Can DNS settings improve my IPTV stability?
Often, yes. If your ISP poisons DNS or routes you to a distant node, switching to a clean resolver can cut latency and fix region-clustered buffering. It won’t fix genuine server issues, but it resolves a surprising share of “random” problems tied to a specific ISP.
Is cheap IPTV infrastructure worth the saving?

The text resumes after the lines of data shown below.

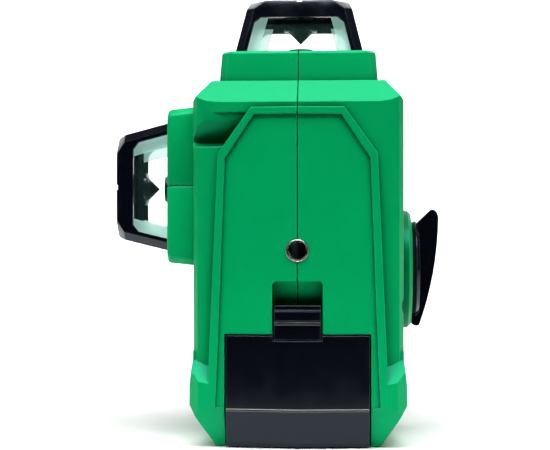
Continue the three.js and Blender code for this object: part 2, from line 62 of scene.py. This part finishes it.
KEYPAD_Y, KEYPAD_Z, BUTTON_PITCH, BUTTON_R = 37.55, 35.0, 10.5, 4.0
BUTTON_FOOT_Y, LAMP_Z = 32.6, 42.6


def at(x, y, z):
    """Metres in the row frame of a point given in millimetres from the foot of the top head's axis."""
    return AXIS + Vector((x, y, z)) * MM


# The heads' own frames: +Z out of the body, 0 on the floor of the collar's pocket.
TO_LEFT = Matrix.Rotation(math.radians(-90), 4, "Y")
TO_FRONT = Matrix.Rotation(math.radians(-90), 4, "X")
HEADS = {
    "top": Matrix.Translation(at(0, 0, TOP_FLOOR_Z)),
    "side": Matrix.Translation(at(SIDE_FLOOR_X, 0, HEAD_AXIS_Z)) @ TO_LEFT,
    "front": Matrix.Translation(at(0, FRONT_FLOOR_Y, HEAD_AXIS_Z)) @ TO_FRONT,
}


# ---- materials ----
class Nodes:
    """A material's node tree, built around its Principled shader."""

    def __init__(self, name, color, roughness, metallic=0.0):
        self.material = bpy.data.materials.new(name)
        self.material.use_nodes = True
        self.tree = self.material.node_tree
        self.shader = self.tree.nodes["Principled BSDF"]
        self.color = (*color, 1)
        self.set("Base Color", self.color)
        self.set("Roughness", roughness)
        self.set("Metallic", metallic)
        self.material.diffuse_color = self.color

    def set(self, name, value):
        self.shader.inputs[name].default_value = value

    def add(self, kind, inputs=None, **settings):
        node = self.tree.nodes.new(kind)
        for key, value in settings.items():
            setattr(node, key, value)
        for key, value in (inputs or {}).items():
            if isinstance(value, bpy.types.NodeSocket):
                self.tree.links.new(value, node.inputs[key])
            else:
                node.inputs[key].default_value = value
        return node

    def link(self, socket, name):
        self.tree.links.new(socket, self.shader.inputs[name])

    def position(self, scale=(1, 1, 1)):
        """Object coordinates in metres, stretched for streaks along one axis."""
        coordinates = self.add("ShaderNodeTexCoord").outputs["Object"]
        return self.add("ShaderNodeMapping", {"Vector": coordinates, "Scale": scale}).outputs["Vector"]

    def noise(self, scale, detail=3.0, stretch=(1, 1, 1), roughness=0.5):
        return self.add("ShaderNodeTexNoise", {
            "Vector": self.position(stretch), "Scale": scale, "Detail": detail, "Roughness": roughness,
        }).outputs["Fac"]

    def range(self, value, low, high, start=0.0, end=1.0):
        return self.add("ShaderNodeMapRange", {
            "Value": value, "From Min": start, "From Max": end, "To Min": low, "To Max": high,
        }).outputs["Result"]

    def mix(self, factor, a, b):
        node = self.add("ShaderNodeMix", {"Factor": factor}, data_type="RGBA")
        for socket, value in ((node.inputs[6], a), (node.inputs[7], b)):
            if isinstance(value, bpy.types.NodeSocket):
                self.tree.links.new(value, socket)
            else:
                socket.default_value = value
        return node.outputs[2]

    def soft_edges(self, radius):
        """The normal rounded over the piece's edges, and how far it turns there."""
        bevel = self.add("ShaderNodeBevel", {"Radius": radius}, samples=6).outputs["Normal"]
        normal = self.add("ShaderNodeNewGeometry").outputs["Normal"]
        dot = self.add("ShaderNodeVectorMath", {0: bevel, 1: normal}, operation="DOT_PRODUCT")
        return bevel, self.range(dot.outputs["Value"], 1.0, 0.0, 0.82, 0.995)

    def calc(self, operation, a, b, clamp=False):
        node = self.add("ShaderNodeMath", {0: a, 1: b}, operation=operation, use_clamp=clamp)
        return node.outputs["Value"]

    def bump(self, height, distance, strength, normal):
        return self.add("ShaderNodeBump", {
            "Height": height, "Distance": distance, "Strength": strength, "Normal": normal,
        }).outputs["Normal"]


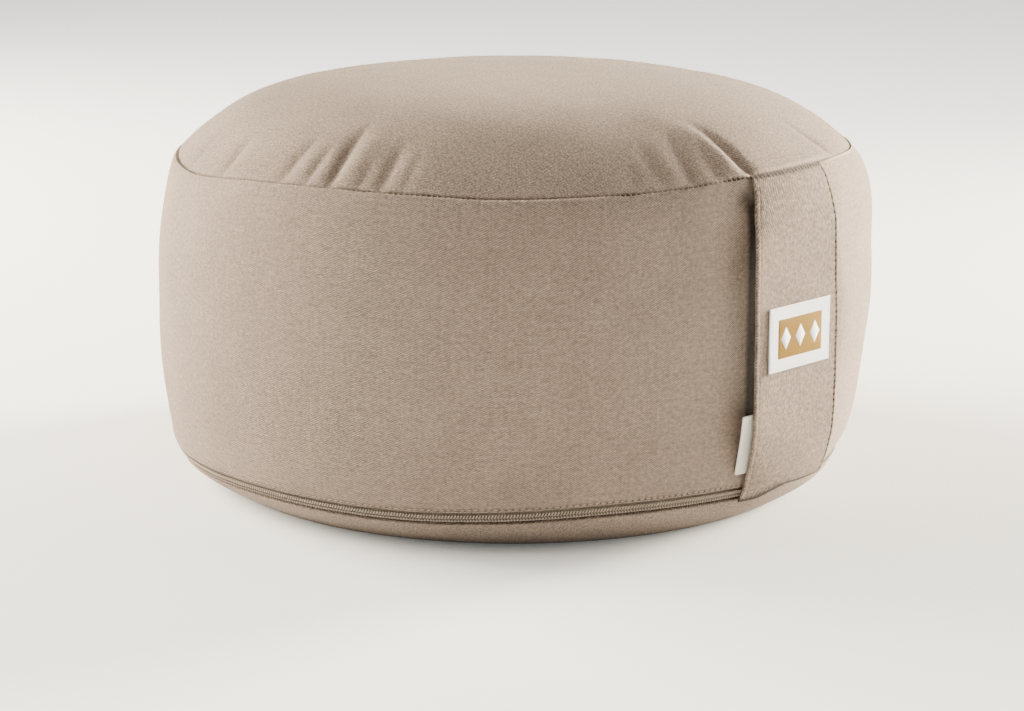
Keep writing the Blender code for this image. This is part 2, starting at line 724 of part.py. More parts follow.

Rarely. Small per-line savings get wiped out by higher churn when stability suffers. Replacing lost customers costs more in time and acquisition than reliable infrastructure ever saves. Treat stability as a retention tool, not an expense — it’s usually the cheapest one you have.
Your Execution Checklist
For subscribers:
- Test a problem stream on mobile data before blaming the service
- Use a wired connection or a strong 5GHz Wi-Fi signal for your main device
- Switch to a clean DNS resolver if buffering clusters at peak hours
- Use a modern streaming device, not an ageing underpowered box
For resellers:
- Stress-test your peak concurrency during your biggest monthly fixture
- Add at least one backup uplink on a separate network path
- Track complaint types, not just volume, to predict churn early
- Message customers after major events to catch silent churn
- Build a simple onboarding flow for the first 48 hours
For sub-resellers:
- Confirm your upstream’s real peak capacity before you sell into it
- Don’t oversell beyond the concurrency your node actually supports
- Keep a fast customer-broadcast channel ready for incidents
- Set device and setup expectations before the trial begins, not after
Smartflix IPTV lives or dies on the operation you build around it. The platform is one variable; routing, failover, support, and honest peak-capacity planning are the rest. Get those right and the streams take care of themselves — get them wrong and no service on earth will save you. Build for your worst Saturday night, not your quietest Tuesday, and you’ll never get that 2 a.m. message I did.